U.S. stocks may have rebounded after a brush with a bear market, but by our calculations, the broad equity market remains well in undervalued territory.
As of May 31, 2022, the price/fair value of a composite of the stocks covered by our equity analyst team was 0.87 times. Since 2011, on a monthly basis, there have only been a few other instances in which the markets have traded at such a large discount to our intrinsic valuation.
The current level of undervaluation is the greatest discount to fair value since the emergence of the pandemic in March 2020 and the growth scare that sent stocks lower in December 2018.
On a longer historical time frame, the only other instance when our price/fair value metric had dropped lower was in the fall of 2011, when there were concerns that possible contagion from the Greek debt crisis was spreading to other countries (Portugal, Italy, and Spain) and that the systemic risk from the European sovereign debt crisis was spreading to the European banking system. The markets were close to this level in mid-2015/early 2016 when U.S. equity markets fell as declining economic growth in China and plunging oil prices took their toll on market sentiment.
Markets were very volatile during May, as stocks fell for most of the month and even hit bear-market territory during intraday trading on May 20. However, almost immediately after breaking through the "official" bear-market marker of a 20% decline from their peak, stocks rallied as bargain-hunters emerged.
While we were not surprised by the market pullback earlier in the year, as the markets were overvalued coming into the year, we think the pendulum has swung too far the other direction and view the U.S. equity market as being significantly undervalued for long-term investors.
At the beginning of the year, we noted that the value category was the most attractive and that both core and growth stocks were overvalued. Value stocks have held up the best during the selloff as the Morningstar US Value Index increased 0.97% year to date through May. Most of the selloff occurred within the growth category; the Morningstar US Growth Index plummeted 28.39%.
Losses across the core stock category split the difference as the Morningstar US Core Index dropped 12.85%.
According to our valuations, the growth category is now the most undervalued, trading at a 19% discount to our fair value, followed by the value category at an 8% discount and then core at a 6% discount.

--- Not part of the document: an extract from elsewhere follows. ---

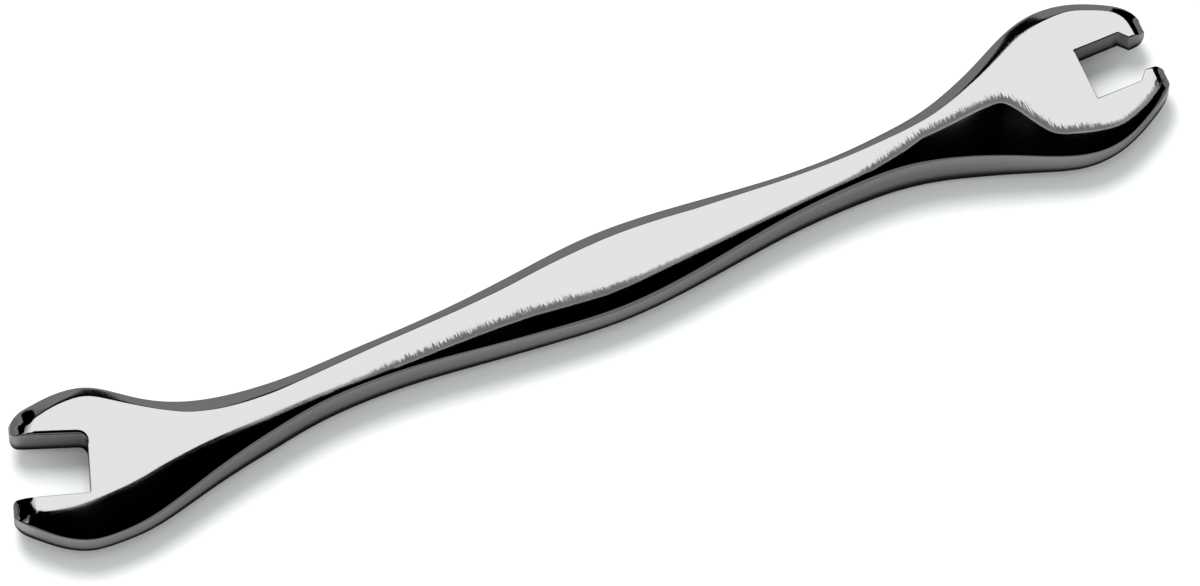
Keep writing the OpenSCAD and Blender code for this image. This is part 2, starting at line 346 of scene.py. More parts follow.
FRONT_RIDGE = tuple(
    RidgePoint(*row)
    for row in (
        (-63.36, -1.11, 0.08), (-62.36, -1.25, 0.08), (-60.36, -1.62, 0.08), (-58.36, -1.74, 0.08),
        (-56.37, -1.8, 0.08), (-54.39, -1.81, 0.08), (-52.42, -1.65, 0.08), (-50.44, -1.36, 0.08),
        (-48.46, -1.19, 0.08), (-45.49, -0.97, 0.08), (-42.51, -0.9, 0.08), (-39.53, -0.87, 0.08),
        (-36.53, -0.84, 0.08), (-32.51, -0.76, 0.08), (-28.49, -0.8, 0.08), (-24.48, -0.84, 0.08),
        (-20.48, -0.88, 0.12), (-16.47, -0.91, 0.17), (-12.46, -0.99, 0.19), (-8.45, -1.19, 0.22),
        (-4.43, -1.69, 0.22), (-0.42, -2.13, 0.17), (3.58, -2.1, 0.12), (7.57, -1.87, 0.09),
        (11.55, -1.73, 0.08), (15.53, -1.51, 0.08), (19.51, -1.39, 0.08), (23.5, -1.19, 0.08),
        (27.47, -1.05, 0.08), (30.45, -0.86, 0.08), (32.44, -0.57, 0.1), (34.43, -0.24, 0.14),
        (36.42, 0.3, 0.14), (38.41, 0.35, 0.17), (40.41, 0.53, 0.19), (42.43, 0.74, 0.2),
        (44.46, 0.87, 0.16), (45.48, 0.87, 0.16), (46.19, 0.62, 0.16), (46.81, 0.01, 0.16),
        (47.53, -1.11, 0.16), (48.15, -2.21, 0.16), (48.76, -3.28, 0.16), (49.58, -4.48, 0.15),
        (50.6, -5.02, 0.16), (51.62, -5.29, 0.16), (52.65, -5.59, 0.16), (53.67, -5.86, 0.16),
        (54.68, -6.03, 0.15), (55.7, -6.18, 0.12), (56.7, -6.14, 0.08), (57.71, -5.89, 0.08),
        (58.71, -5.54, 0.08), (59.7, -5.14, 0.08), (61.71, -3.97, 0.08), (62.97, -3.12, 0.08),
    )
)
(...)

Across capitalization levels, we continue to see the best opportunities among small-cap stocks (19% discount), followed by large-cap (13% discount) and mid-cap (11% discount) stocks.
Although we calculate that the market remains undervalued for long-term investors, we also expect that volatility will remain high over next few months. In our 2022 Outlook, we noted that there were four main headwinds that the market would need to contend with this year. Any one of these headwinds is difficult enough for the markets to traverse—and right now we are in the midst of the convergence of all four playing out at the same time. It is unlikely that volatility will meaningfully subside until the market gets better clarity over the next few months.

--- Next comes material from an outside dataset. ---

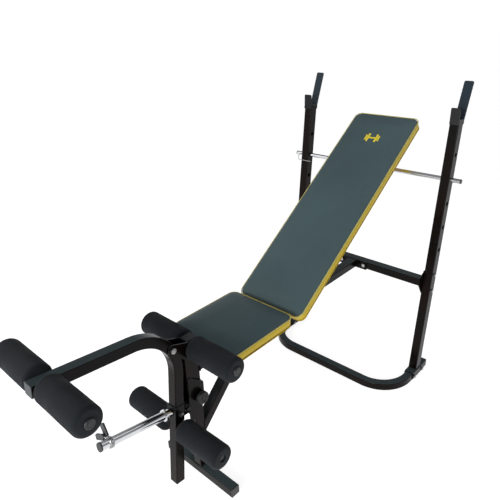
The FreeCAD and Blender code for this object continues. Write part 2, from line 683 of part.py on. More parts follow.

Much of the selloff this year has been relatively indiscriminate in that even high-quality companies, such as those with Morningstar Economic Moat Ratings of wide, have declined. Companies rated with wide economic moats are those with long-term durable competitive advantages that will allow them to generate excess returns over their cost of capital. These companies are best positioned to weather any potential economic disruptions and typically have the strongest pricing power.
There were eight wide-moat stocks whose Morningstar Ratings moved into 5-star territory. Of the 238 companies that we rate with a wide moat that trade on U.S. exchanges, there are now 27 with a 5-star rating; at the end of 2021, there were only nine.
In these types of market environments, it is especially important for investors to have a plan that balances their long-term investment goals with their risk tolerances. This plan should also allow for periodic rebalancing to increase equity allocations when valuations decline but also reduce exposure when valuations become overextended. Based on our view that the U.S. equity market is undervalued, we think that now is not the time to be reducing exposures but to be adding judiciously—especially in high-quality companies—based on your investment plan and goals.